→ Exercise aim:
Only the lines from the start of the data through the one containing "LIP_SINK = 0.9" belong in your answer; return them exactly.

+++ Dataset excerpt +++

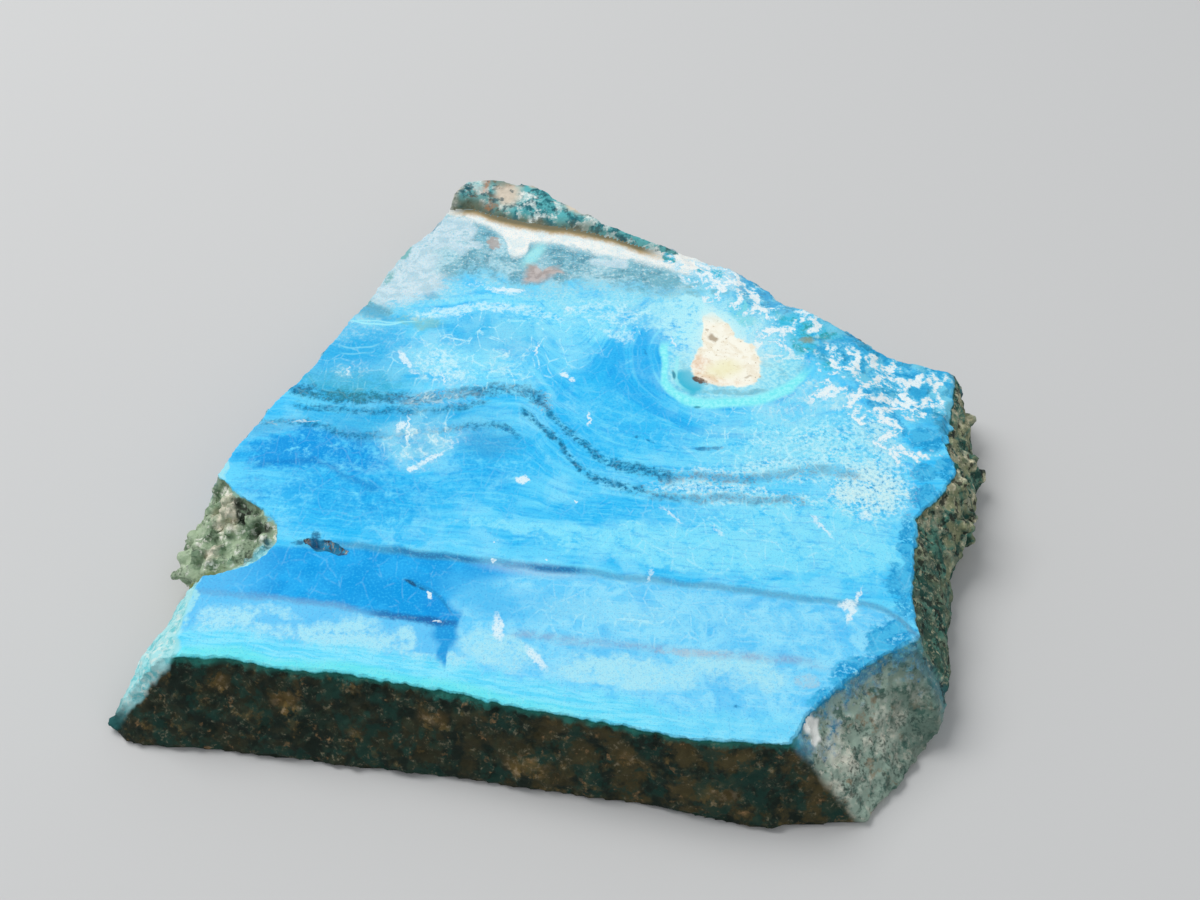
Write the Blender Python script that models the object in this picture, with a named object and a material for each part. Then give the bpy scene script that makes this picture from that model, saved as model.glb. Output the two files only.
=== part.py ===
"""Chrysocolla specimen: a sawn slab of banded blue chrysocolla with its dark host rock.

Metres, +Z up. The slab lies flat on its sawn base, with the origin at the centre of its
box on that base. It is one stone, so it is one object: the lip that the saw left, the
crystals in the notch and the crumbs and knobs of the right-hand edge are joined to it.
Outlines, heights and radii below are in millimetres.
"""

import random
from collections import namedtuple
from math import radians

import bmesh
import bpy
from mathutils import Matrix, Vector, noise

MM = 0.001

# Driving dimensions
SLAB_THICKNESS = 7.0
STATION_SPACING = 1.25
LIP_SINK = 0.9

# Heights of the rings that make the broken sides, from the sawn base to the polished face.
LEVELS = (0.0, 0.6, 1.7, 3.0, 4.3, 5.5, 6.4, SLAB_THICKNESS)
# How much of the roughness each ring takes. The two saw cuts stay clean.
ROUGH_AT_LEVEL = (0.35, 0.8, 1.0, 1.0, 1.0, 0.9, 0.55, 0.12)
# How far each ring stands out, from 0 at the polished edge to 1 at the base edge.
STRAIGHT = (0.94, 0.96, 0.79, 0.59, 0.40, 0.22, 0.09, 0.0)
BULGED = (0.84, 0.98, 1.05, 0.93, 0.70, 0.42, 0.17, 0.0)
SCOOPED = (0.95, 1.01, 1.04, 1.00, 0.66, 0.20, 0.05, 0.0)
ROUNDED = (0.96, 1.0, 0.98, 0.91, 0.77, 0.56, 0.32, 0.0)

# One side of the slab: its edge on the polished face, its edge on the base, how its
# section runs between the two, and how rough the break is.
Side = namedtuple("Side", "name top base profile roughness")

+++

→ Answer to this problem:
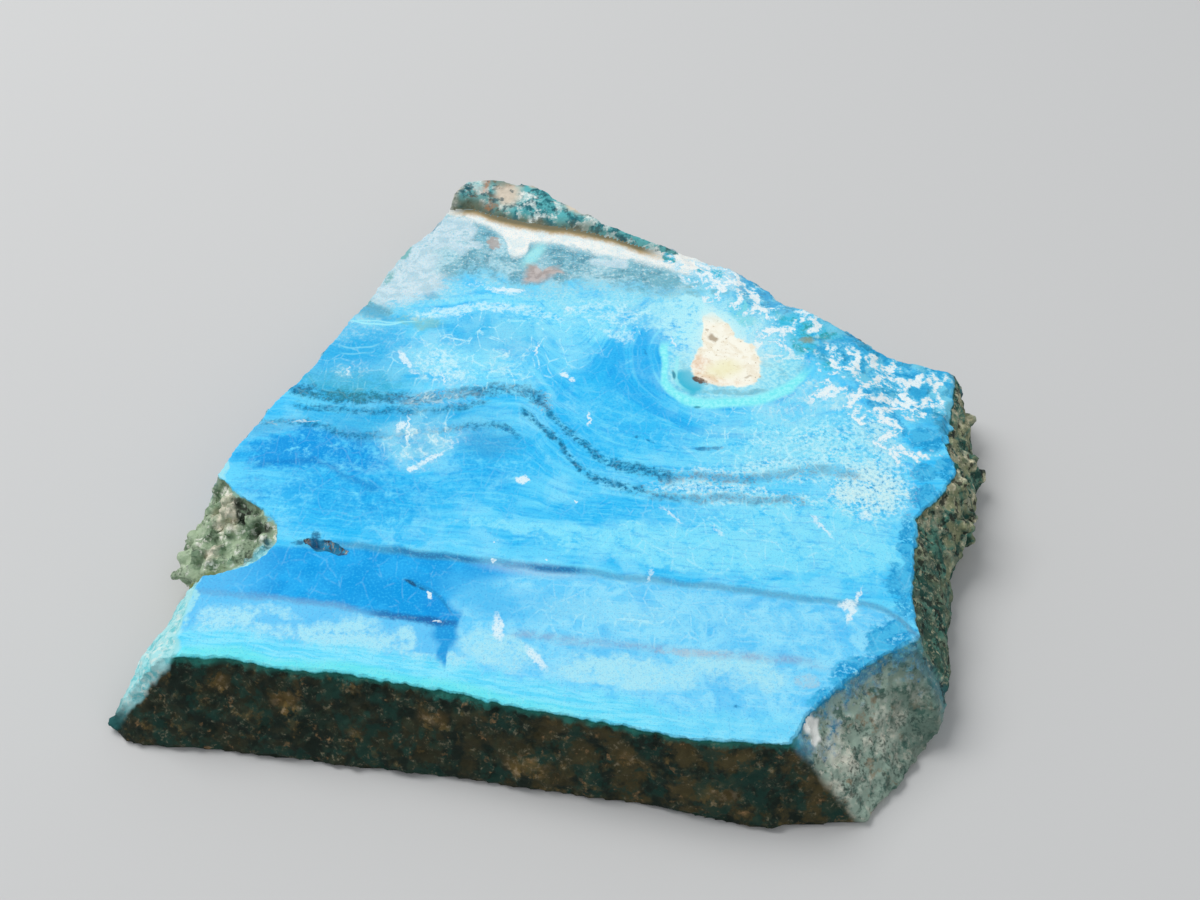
Write the Blender Python script that models the object in this picture, with a named object and a material for each part. Then give the bpy scene script that makes this picture from that model, saved as model.glb. Output the two files only.
=== part.py ===
"""Chrysocolla specimen: a sawn slab of banded blue chrysocolla with its dark host rock.

Metres, +Z up. The slab lies flat on its sawn base, with the origin at the centre of its
box on that base. It is one stone, so it is one object: the lip that the saw left, the
crystals in the notch and the crumbs and knobs of the right-hand edge are joined to it.
Outlines, heights and radii below are in millimetres.
"""

import random
from collections import namedtuple
from math import radians

import bmesh
import bpy
from mathutils import Matrix, Vector, noise

MM = 0.001

# Driving dimensions
SLAB_THICKNESS = 7.0
STATION_SPACING = 1.25
LIP_SINK = 0.9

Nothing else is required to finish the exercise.